Pas d’édito cette semaine par manque de temps pour faire des recherches un peu plus approfondies.
Au sommaire :
La première offre mobile négative en carbone
B Corp et tuyaux flexibles : c’est possible
Naturellement à mission, mais quand même l’entreprise passe à mission
Cabinet de recrutement cherche mission
L’innovation sert la mission et vice-versa
Chronique de l’ouvrage Planète A, Plan B
La bataille des idées : quand les “holocrates” rentrent dans le bal
La mission sert la marque employeur
Une revue de littérature pour les geeks
Bonne lecture et comme d’habitude, vos commentaires, partages et likes seront très appréciés par email, via LinkedIn ou en commentaires de cette missive.
Du côté des entreprises
LA SONNERIE DU CLIMAT. Quand on pense à un smartphone couplé à son usage et à toute l’infrastructure qui l’accompagne pour accéder à Internet et pour téléphoner, on se dit que l’empreinte carbone ne doit pas être exceptionnelle… C’est le chantier que le fabricant de smartphone éthique néerlandais Fairphone et Honest Mobile, opérateur mobile britannique labellisé B Corp, ont décidé d’attaquer pour le marché britannique.
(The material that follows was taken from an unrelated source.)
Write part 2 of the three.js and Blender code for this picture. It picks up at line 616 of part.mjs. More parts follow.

Leur objectif : lancer la première offre mobile négative en carbone. Du côté de Fairphone, les actions portent surtout sur la capacité de réparation des smartphones et de sensibilisation auprès des acheteurs. Sur ce dernier point, il s’agit d’inciter les consommateurs à conserver leur smartphone plus longtemps. Cela est également réfléchi au niveau de la fabrication afin de permettre facilement de remplacer certaines pièces défectueuses, telles que l’écran ou la batterie. Pour Honest Mobile, l’effort est porté par la compensation carbone. Plus classique comme démarche, mais je vois difficilement ce qu’ils pourraient faire au niveau de l’utilisation pur de leurs réseaux. Cela n’enlève pas ce qu’ils peuvent faire par ailleurs. Il faudra voir si cela se concrétise par d’autres aspects, comme le fait de ne pas offrir de forfait illimité sur les données.
Reste à voir si les consommateurs seront sensibles à cette démarche. A suivre…
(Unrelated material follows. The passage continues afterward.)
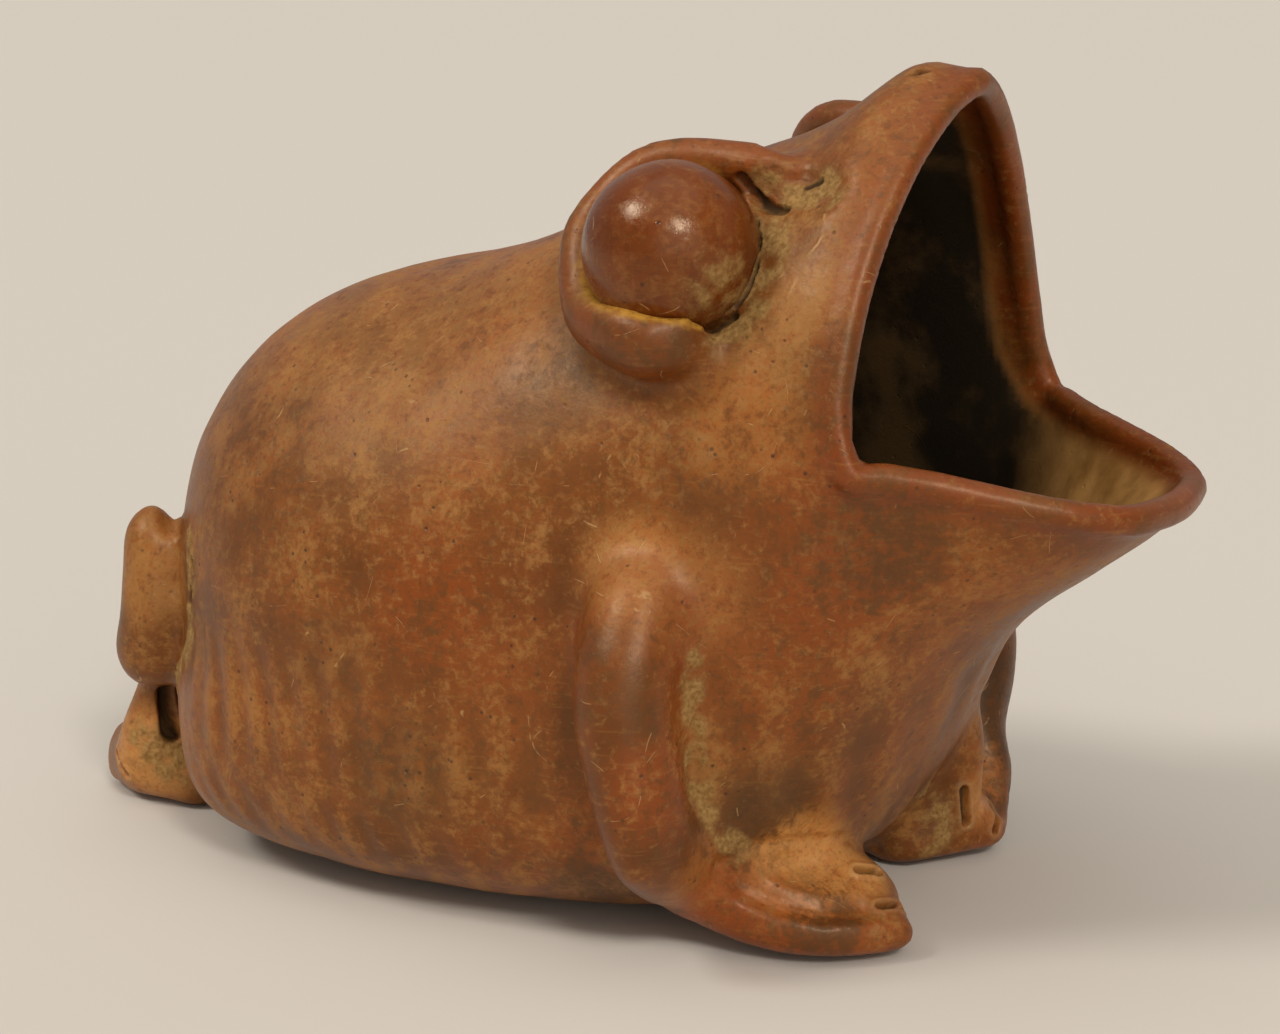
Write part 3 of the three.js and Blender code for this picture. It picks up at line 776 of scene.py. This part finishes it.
def refine(piece, names, reach):
    """Cut the faces near these marks in four."""
    points = points_of(piece)
    near = np.zeros(len(points), bool)
    for name in names:
        near |= off_route(points, marks[name]) < reach
    bpy.context.tool_settings.mesh_select_mode = (False, False, True)
    picked = [all(near[i] for i in face.vertices) for face in piece.data.polygons]
    piece.data.polygons.foreach_set("select", picked)
    with editing(piece):
        bpy.ops.mesh.subdivide(number_cuts=1, smoothness=0)
    return sum(picked)


fine = [name for name in marks if any(word in name for word in FINE_MARKS)]
print("refined", refine(clay, marks, 7 * MM), "and", refine(clay, fine, 3.4 * MM), "faces")

# %% [markdown]
# The real slits were pressed with a stick, the cracks opened in the fire, and soil caked in the creases. Each
# point near a mark is moved in or out by how far it is from the line. A boolean could cut the slits, but its
# edges would be knife-sharp, where those of pressed clay are rounded and a little raised.

# %% Cut and crust the marks
# The last column is the half width of the painted shade at the bottom of each cut.
CUTS = (  # word, half width, soft edge and depth, and the half width of the dark at the bottom, in mm
    ("eye_crack", 0.1, 0.8, 1.5, 0.1),
    ("upper_gap", 0.9, 1.2, 3.4, 0.7),
    ("lower_gap", 0.8, 1.2, 3.0, 0.9),
    ("heel_gap", 1.8, 1.8, 5.0, 2.4),
    ("hollow", 2.0, 7.0, 2.2, None),
    ("small_hole", 0.5, 0.9, 2.4, 0.4),
    ("web_crease", 0.3, 2.4, 0.7, None),
    ("web_groove", 0.6, 4.8, 2.0, None),
    ("thigh_hole", 0.6, 0.9, 2.4, 0.4),
    ("slit", 0.75, 0.7, 2.3, 0.5),
    ("nostril", 0.6, 0.9, 1.8, 0.5),
)
CUT_SHADE_EDGE = 0.7 * MM
CRUSTS = (  # word, half width and soft edge in mm
    ("armpit_crust", 1.6, 3.5), ("thigh_crust", 2.0, 4.0), ("heel_patch", 4.0, 7.0), ("sandy_edge", 0.5, 6.0),
    ("hollow", 3.5, 6.0), ("far_web_crust", 1.0, 7.0), ("eye_crack", 1.0, 2.0),
)
points = points_of(clay)
off_mark = {name: off_route(points, route) for name, route in marks.items()}


def near_marks(word, reach, soft):
    """1 within reach of the marks whose name holds a word, 0 further off than reach and soft."""
    gap = np.min([off_mark[name] for name in marks if word in name], axis=0)
    return ease(reach + soft - gap, 0, soft)


def detail(mask, size, seed):
    """Noise worked out only where a mask is not 0."""
    values = np.zeros(len(points))
    where = np.nonzero(mask > 0.01)[0]
    values[where] = bumps(points[where], size, seed)
    return values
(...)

TOUJOURS MIEUX. Toujours à la recherche de petites pépites qui viennent de passer B Corp. Je vous présente NewAge Industries, une grosse PME américaine spécialisée dans les tuyaux et tubes flexibles. Fondée en 1954, l’entreprise compte environ 200 salariés pour un chiffre d’affaires de près de 80 millions de dollars.
L’approche responsable est dans les gênes de l’entreprise de longue date. Elle a soutenu différents programmes locaux et associations, telles que la Croix rouge. NewAge Industries a beaucoup investi pour améliorer son empreinte carbone, notamment via des investissements les énergies renouvelables, en particulier le solaire.
Au niveau du management, le propriétaire et PDG Ken Baker a décidé depuis 2006 d’ouvrir le capital aux salariés : 30% dans un premier temps, puis 10% en 2013 et enfin 9% en 2016. Aujourd’hui, 49% de l’entreprise est détenue par les salariés. Trois des filiales sont même complètement détenues par les employés.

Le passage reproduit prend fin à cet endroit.